The Details Are Not Important. And the Devil is in Them.
OH, Ok! I'll fill you in, but wow, are you nosy!
Last week, I was blow drying my luxurious (and as far as I know, lice-free) hair in my bedroom. What? The lice? More on this later on the week, when I stop vomiting. Anyway, since we're in a recession and do not have a power strip, I had to unplug the lamp to plug in my hair dryer. And then when I unplugged my hair dryer, I didn't plug the lamp back in because I was busy solving the current economic crisis, or irrigating the Sahara or possibly I saw a shiny object. As I said, the details are irrelevant.
So, this morning, Husbandrinka goes to turn on the light, and apparently because the lamp is not plugged in, the light does not turn on. I point this out to him, in my best Joe the Plumber manner. And you know what he says? He says "you should plug it back in, since you're the one who unplugged it and it is your responsibility." Exhibit 1, ladies and gentlemen.

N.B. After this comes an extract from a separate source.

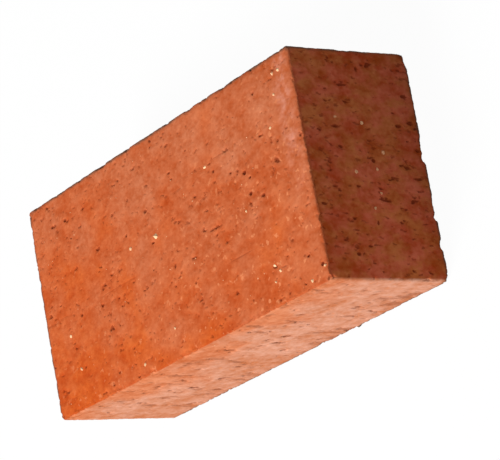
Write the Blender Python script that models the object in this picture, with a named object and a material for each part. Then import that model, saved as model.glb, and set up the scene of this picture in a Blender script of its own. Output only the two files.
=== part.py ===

I know many girls dream of being brides. I dreamed of my husband giving me an opening by telling me that I'm not doing my job, so that I can point out all the things that he has not done. I am so excited that my moment has come, except now I am like Cindy Brady on that quiz show where she is hypnotized by the red light and just keeps staring at it, unable to speak. Except I don't have those pigtails that she had and I'm not lisping, nor am I wearing a miniskirt. I am also not a prepubescent fictional TV character, but perhaps you get where I am going with this.

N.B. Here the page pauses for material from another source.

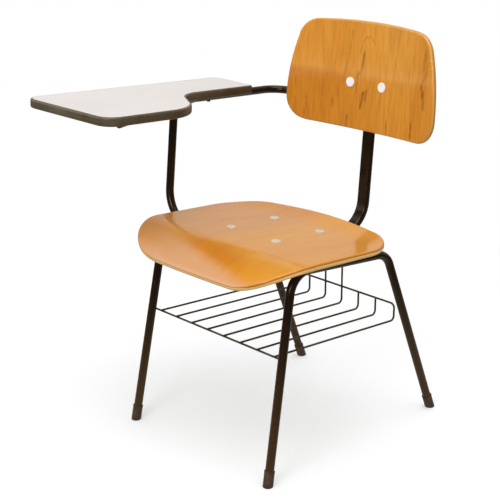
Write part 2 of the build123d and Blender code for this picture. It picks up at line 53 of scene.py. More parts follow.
# Chair axes: x = 0 in the chair's middle plane, and y = 0 half way between its front and rear feet.
FRONT_CROSS_Y = -105.0 * MM
FRONT_CROSS = middle("front_cross_tube")
REAR_CROSS = middle("rear_cross_tube")
CHAIR_X = middle("seat_shell").x
CHAIR_Y = FRONT_CROSS.y - FRONT_CROSS_Y
TUBE_RADIUS = 19.05 / 2 * MM
SEAT_SLOPE = atan2(FRONT_CROSS.z - REAR_CROSS.z, REAR_CROSS.y - FRONT_CROSS.y)


def chair(x, y, z):
    """A point given in millimetres on the chair's axes, in the frame."""
    return Vector((CHAIR_X + x * MM, CHAIR_Y + y * MM, z * MM))


# ---------------------------------------------------------------- camera, at the photograph's angle
# Angles are in degrees and the distance is in metres.
IMAGE_WIDTH_PX = 500
FOCAL_PX = 1254.46
SENSOR_WIDTH_MM = 36.0
CAMERA_AZIMUTH = 46.464
CAMERA_ELEVATION = 18.803
CAMERA_ROLL = -0.161
CAMERA_DISTANCE = 2.76689
CAMERA_TARGET = chair(-18.49, -96.38, 423.30)


def add_camera():
    data = bpy.data.cameras.new("camera")
    data.sensor_fit = "HORIZONTAL"
    data.sensor_width = SENSOR_WIDTH_MM
    data.lens = SENSOR_WIDTH_MM * FOCAL_PX / IMAGE_WIDTH_PX
    camera = bpy.data.objects.new("camera", data)
    turn = Euler((radians(90 - CAMERA_ELEVATION), 0, radians(CAMERA_AZIMUTH)), "XYZ").to_matrix()
    turn = turn @ Matrix.Rotation(radians(CAMERA_ROLL), 3, "Z")
    backwards = turn @ Vector((0, 0, 1))
    camera.matrix_world = Matrix.Translation(CAMERA_TARGET + backwards * CAMERA_DISTANCE) @ turn.to_4x4()
    bpy.context.scene.collection.objects.link(camera)
    bpy.context.scene.camera = camera


# ---------------------------------------------------------------- shader helpers
WHITE = (1.0, 1.0, 1.0, 1.0)
NOISE_ROUGHNESS = 0.55
# Most of a noise's values lie between these two.
NOISE_LOW = 0.3
NOISE_HIGH = 0.7


def linear(red, green, blue):
    """A display colour, 0 to 255 for each channel, as a linear shader colour."""
    def channel(value):
        value /= 255
        return value / 12.92 if value <= 0.04045 else ((value + 0.055) / 1.055) ** 2.4
    return channel(red), channel(green), channel(blue), 1.0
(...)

This is my big moment and the only thing that I can think of is, "Well, when you take your dish in to the sink, you always leave it in the sink and it is your responsibility to put it in the dishwasher!"
And guess what he says? I'll give you a hint: it is the most infuriating thing that a man can ever say this side of "are you getting your period or something?". He says absolutely nothing, just goes along doing what he was doing. In the dark, but still.
So I resolve right then and there not to plug in that lamp, ever. EVER. I am enraged and engorged. With rage. As a matter of fact, I think I'll unplug every other lamp in our apartment and take the batteries out of the flashlight for good measure. But then I change my mind and plug it in, to prove that I am the rational one. And I call him to show him. See? I plugged it in! Yay, me.
He looks at me as though I were crazy and says, "Well, now you have something to blog about." Like I'd ever blog about that.